About the Orconera Iron Ore Co. and its mines in Bilbao province the position is somewhat obscure. The Times City editor says (July 19th, 1937) that until about a month earlier there had been no interruption of shipments from these mines. Then there was a stoppage during the fighting round Bilbao, which resulted in Franco’s capture of that town. Franco then gave a verbal promise that ore supplies to Britain would not be interfered with. It was, however, reported from Berlin (News Chronicle, July 20th, 1937) that a German treaty with Franco provides that Germany’s much-needed iron ore for re-armament will be supplied from the Basque mines.

This may mean that Franco is acting against the interests of the British companies or it may mean that an agreement has been arrived at between the interested German, British and Spanish companies. The article in the New Statesman, quoted above, gives support to the latter view, although it deals with other companies than the Orconera Co.
While Germany and Italy quite openly fight battles for raw materials, international capital takes a stand which can only be construed as co-operation with these Powers. In the Riff, for instance, British and French mines receive no payments for the ore which is being sent to Germany (all payments, as it has been shown, are applied to Franco’s armament debt). Yet these companies show an odd diffidence about the matter. Not a single protest has been filed by these companies or their governments. On the contrary, the financial elements in London and Paris representative of these companies are known to be strongly pro- Franco.
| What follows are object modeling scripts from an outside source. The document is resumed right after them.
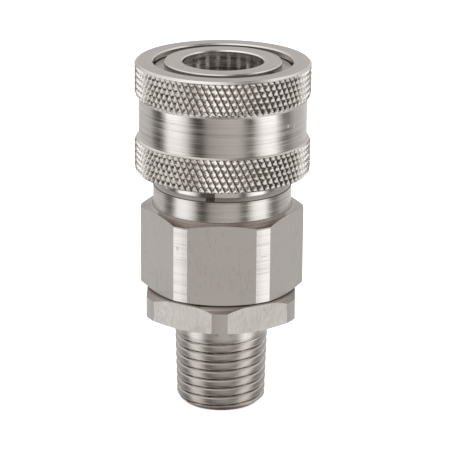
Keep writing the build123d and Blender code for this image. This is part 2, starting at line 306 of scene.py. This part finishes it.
def newMaterial(name):
    material = bpy.data.materials.new(name)
    material.use_nodes = True
    start = Sig(material.node_tree, None)
    place = start.get("ShaderNodeTexCoord", None, None, "Object")
    return material, material.node_tree.nodes["Principled BSDF"].inputs, start, place


def noise(start, vector, scale, detail=3.0, rough=0.6):
    values = {"Vector": vector, "Scale": scale, "Detail": detail, "Roughness": rough}
    return start.get("ShaderNodeTexNoise", None, values)


def bump(start, height, strength, depth, under=None):
    values = {"Strength": strength, "Distance": depth * mm, "Height": height}
    if under is not None:
        values["Normal"] = under
    return start.get("ShaderNodeBump", None, values)


def within(value, limits):
    sizes = [size * mm for size in limits]
    return value.step(*sizes) if len(sizes) == 2 else value.window(*sizes)


class Steel:  # a turned steel finish, on which zones of other finishes are laid one by one
    def __init__(self, name):
        self.material, self.inputs, self.start, place = newMaterial(name)
        self.radius, self.angle, self.height = axisParts(self.start, place)
        self.tool = noise(self.start, self.wrapped(steel["lines"]), 1.0, 3.0, 0.65)
        self.lines = self.tool - 0.5
        self.clouds = noise(self.start, place, steel["clouds"], 3.0, 0.55) - 0.5
        self.tone = self.lines * steel["toneLines"] + self.clouds * steel["toneClouds"] + steel["tone"]
        self.rough = self.lines * steel["roughLines"] + self.clouds * steel["roughClouds"] + steel["rough"]
        self.relief = self.tool
        self.dents = None

    def wrapped(self, cycles):  # where noise that runs round the axis is read
        parts = zip((self.angle, self.radius, self.height), cycles)
        return joined(self.start, *(part * rate for part, rate in parts))

    def area(self, zone, mask=None):  # 1 within a zone's own limits and within a mask
        for name, value in (("radius", self.radius), ("height", self.height)):
            if name in zone:
                inside = within(value, zone[name])
                mask = inside if mask is None else mask * inside
        return mask

    def cover(self, mask, tone, rough, relief=None):
        keep = 1 - mask
        self.tone = self.tone * keep + mask * tone
        self.rough = self.rough * keep + mask * rough
        if relief is not None:
            self.relief = self.relief * keep + mask * relief

    def lay(self, zone, mask=None, tone=0.0, rough=0.0, relief=None):  # tone and rough add to the zone's own
        mask = self.area(zone, mask)
        tone, rough = tone + zone["tone"], rough + zone["rough"]
        if "toneLines" in zone:
            tone = self.lines * zone["toneLines"] + tone
        if "roughLines" in zone:
            rough = self.lines * zone["roughLines"] + rough
        self.cover(mask, tone, rough, zone.get("relief", relief))
        return mask

    def mill(self, hexagon):  # the six sides of a hexagon
        corner = (self.angle - math.radians(hexagon["turn"])).math("PINGPONG", math.pi / 6)
        sides = within(self.radius * corner.math("COSINE"), milling["distance"])
        mask = sides * within(self.height, (*hexagon["ends"], milling["endSoftness"]))
        grain = noise(self.start, self.wrapped(milling["grain"]), 1.0, 4.0, 0.7)
        coarse = grain - 0.5
        tone = coarse * milling["toneGrain"] + self.clouds * milling["toneClouds"] + hexagon["tone"]
        self.cover(mask, tone, coarse * milling["roughGrain"] + hexagon["rough"], grain)

    def spot(self, mark):  # 1 inside a small oval, so wide in radians and so tall in mm
        across = (self.angle - math.radians(mark["azimuth"] - 90)) / mark["wide"]
        up = (self.height - mark["level"] * mm) / (mark["tall"] * mm)
        return (across * across + up * up).step(1.0, 0.1)

    def dent(self, mark):
        hollow = self.spot(mark) * mark["share"]
        self.dents = hollow if self.dents is None else self.dents + hollow

    def finish(self, brushing=steel["brushing"]):
        ramp(self.start, (self.tone + 1.0) / 2.0, steel["colours"]).feed(self.inputs["Base Color"])
        self.rough.feed(self.inputs["Roughness"])
        normal = bump(self.start, self.relief, steel["lineStrength"], steel["lineDepth"])
        if self.dents is not None:
            normal = bump(self.start, -self.dents, 1.0, steel["dentDepth"], normal)
        normal.feed(self.inputs["Normal"])
        self.inputs["Metallic"].default_value = 1.0
        self.inputs["Anisotropic"].default_value = brushing
        self.inputs["Anisotropic Rotation"].default_value = steel["brushingTurn"]
        return self.material


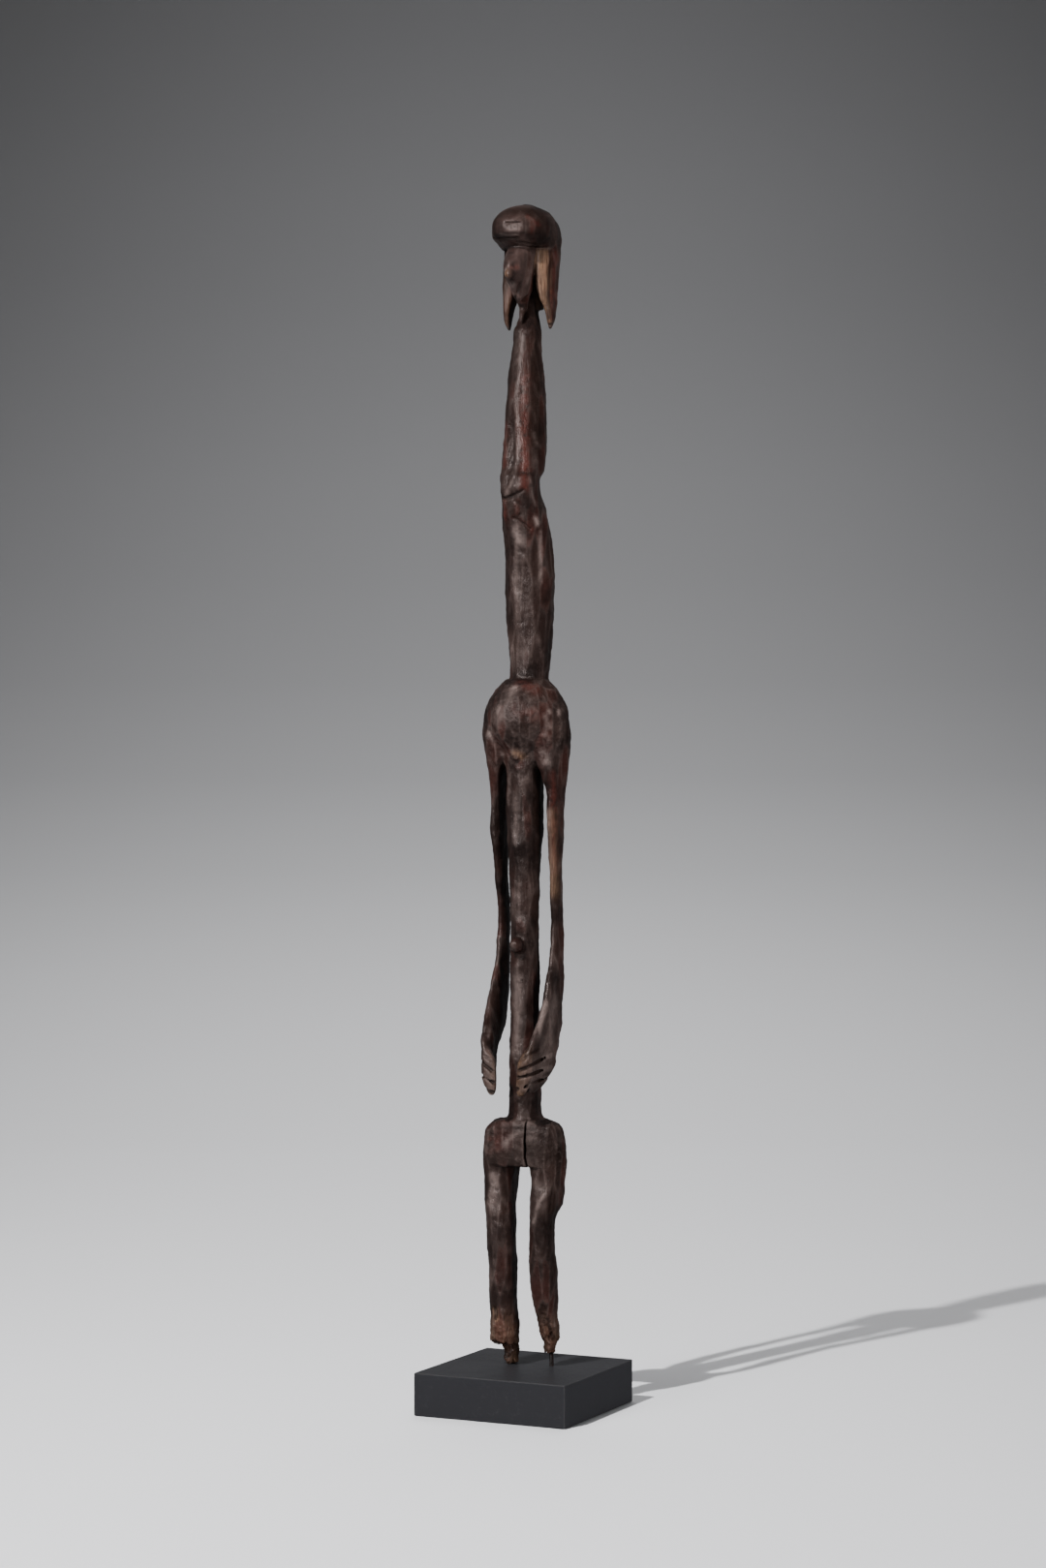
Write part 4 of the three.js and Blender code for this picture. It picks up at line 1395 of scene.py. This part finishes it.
class WoodColours(bpy.types.PropertyGroup):
    deep: bpy.props.FloatVectorProperty(
        name="Deep", description="Nearly black ground of the wood", subtype="COLOR", size=3, min=0, max=1,
        default=(0.0045, 0.0027, 0.0024))
    brown: bpy.props.FloatVectorProperty(
        name="Brown", description="Handled brown patches", subtype="COLOR", size=3, min=0, max=1,
        default=(0.0125, 0.0066, 0.0053))
    # Also paints the shade under the jaw.
    red: bpy.props.FloatVectorProperty(
        name="Red", description="Dark red-brown strokes", subtype="COLOR", size=3, min=0, max=1,
        default=(0.03, 0.0078, 0.0058))
    # The same grey-brown paints the highlights.
    wear_and_highlight: bpy.props.FloatVectorProperty(
        name="Worn", description="Grey-brown of worn rims and dust", subtype="COLOR", size=3, min=0,
        max=1, default=(0.1, 0.0745, 0.067))
    # Also paints the highlight on the nose tip.
    bare_and_highlight: bpy.props.FloatVectorProperty(
        name="Bare wood", description="Tan wood where the patina is gone", subtype="COLOR", size=3,
        min=0, max=1, default=(0.19, 0.115, 0.07))
    raw_dark: bpy.props.FloatVectorProperty(
        name="Bare wood, dark", description="Darker grain of the bare wood", subtype="COLOR", size=3,
        min=0, max=1, default=(0.05, 0.022, 0.012))
    # Dirt in the checks. The same colour paints shade in hollows, in creases and along the dark strokes.
    shade_and_dirt: bpy.props.FloatVectorProperty(
        name="Hollow", description="Dirt in hollows and checks", subtype="COLOR", size=3, min=0, max=1,
        default=(0.006, 0.003, 0.0022))
    paint: bpy.props.FloatVectorProperty(
        name="Paint", description="Black paint of the block", subtype="COLOR", size=3, min=0, max=1,
        default=(0.0145, 0.0145, 0.0162))
    # Also a painted sheen that lightens the block's top.
    paint_dust_and_sheen: bpy.props.FloatVectorProperty(
        name="Paint dust", description="Dust and rubbed edges of the block", subtype="COLOR", size=3,
        min=0, max=1, default=(0.042, 0.04, 0.038))
    steel: bpy.props.FloatVectorProperty(
        name="Steel", description="Darkened steel of the pin", subtype="COLOR", size=3, min=0, max=1,
        default=(0.006, 0.005, 0.005))
    rust: bpy.props.FloatVectorProperty(
        name="Rust", description="Brown scale on the pin", subtype="COLOR", size=3, min=0, max=1,
        default=(0.01, 0.005, 0.004))


class BlockSizes(bpy.types.PropertyGroup):
    edge_radius: bpy.props.FloatProperty(
        name="Edge radius", description="Rounding of the block's edges", default=0.0013, min=0.0003,
        unit="LENGTH")
    edge_dents: bpy.props.FloatProperty(
        name="Edge dents", description="Wood lost in the knocks along the edges", default=0.0005,
        min=0.0, max=0.002, unit="LENGTH")
    pin_bend: bpy.props.FloatProperty(
        name="Pin bend", description="How far the pin's middle bows out", default=0.0004, min=0.0,
        max=0.002, unit="LENGTH")
    pin_rust: bpy.props.FloatProperty(
        name="Pin rust", description="Height of the rust on the pin", default=0.0003, min=0.0,
        max=0.001, unit="LENGTH")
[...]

Consider the extraordinary case of the Rio Tinto mines . . .According to the Manchester Guardian, the output of Rio Tinto is being requisitioned and sold to Germany, at a price of 42 pesestas to the pound, whereas the current rate is between 80 and 90 per pound. Has an international capitalist “understanding” been reached with Franco and his Fascist backers ?

“. . . . Why should not these British and French interests find in a Franco victory a solution of difficulties which have prevented them from being impartially (and prosperously) international ? Currency restrictions and the consequent inability of Germany and Italy to buy freely have kept many companies from profiting from the German and Italian armament booms. But with Franco in power, British and French capital might flow into a newly-organised Bank of Spain, Germany and Italy might borrow from this institution to pay for raw materials, and dividends in Penarroya, Almaden and the foreign companies in the Riff would be amply assured.”
What exactly these various British companies may be doing behind the scenes it is impossible to know, but it is certainly likely that they would seek some such solution as the one suggested by Mr. Hanighen. It must also be noticed that the controllers of these companies are exceedingly influential in British political as well as financial circles and would be able to exert great pressure on Government policy in a direction which would help them strike a good bargain with Franco and Franco’s friends.

There remains to be considered still one more aspect of the problem, that is the dependence of British re-armament on metals from Spain and elsewhere.

Ore For British Armaments
While British capitalists would have no objection whatever to making profit by selling materials to Germany or Italy for their armaments, the British Government, acting for the capitalists as a whole, cannot be indifferent to a stoppage of supplies needed for British arms. Already there is an acute shortage of steel and the loss of well over a million tons a year of Spanish ore (which cannot easily be replaced by poorer-quality ores from English or other mines) would be a serious matter for British capitalism. The Times City editor (July 19th, 1937) summarises the problem as follows (it will be noticed that, as regards Swedish ore, this statement rather conflicts with that made by Mr. Hanighen): —
If imports from Spain were to be cut off through ore being diverted to Germany or for any other reason, the task of making good the deficiency might present serious difficulties. Large deposits exist, it is true, in many parts of the world, but owing to the higher level of freight rates the cost of shipping ore from distant countries like India and Australia is apt to prove prohibitive. Of countries near at hand Sweden has probably the richest deposits, but exports are limited by the Swedish Government to about 10,000,000 tons annually, the bulk of which goes to Germany under contracts that have still several years to run. Except through a direct agreement with the Swedish Government, the scope for expanding supplies from this source is probably limited. In the first half of the current year imports from Algeria, Tunis, and especially Norway, were all higher, and should Germany contrive to satisfy a larger proportion of her requirements in Spain there is a possibility that still larger supplies in these countries would be available to Britain. Meanwhile, as the Import Duties Advisory Committee pointed out in its report, events are stimulating a movement towards the proportionately larger use of low-grade native ores, deposits of which, distributed through Lincolnshire, Oxfordshire, and Northamptonshire, are estimated at not less than 3,000,000,000 tons, or sufficient for an annual output of 10,000,000 tons of steel for 100 years. Substitution of native low-grade ores for foreign ores with high metallic content could not, however, be effected wholesale without considerable modification of existing plant and, therefore, offers no immediate solution to the problem of the scarcity.
How the British capitalists try to solve their problems in Spain is, of course, their own affair, but it is necessary for Socialists to try to understand the main lines of their policy, if only in order to combat the notion, increasingly prevalent in Labour circles, that British capitalism can be trusted to pursue a peaceful, idealistic foreign policy free from the violent and sordid motives which underly the policies of the dictators.

British Government policy at the present time probably runs on the following lines: —

Determination to resist German and Italian control of Spanish territory. A desire to see a Spanish Government ultimately strong enough in armed force and popular support to prevent this. A desire not to see either side in the civil war overwhelmingly victorious, since such a Government would feel less dependent on British capital and British support. And a willingness—on terms—to do a deal with either side in the struggle, the terms to include safety for British investments and guarantees for the continued supply of ore.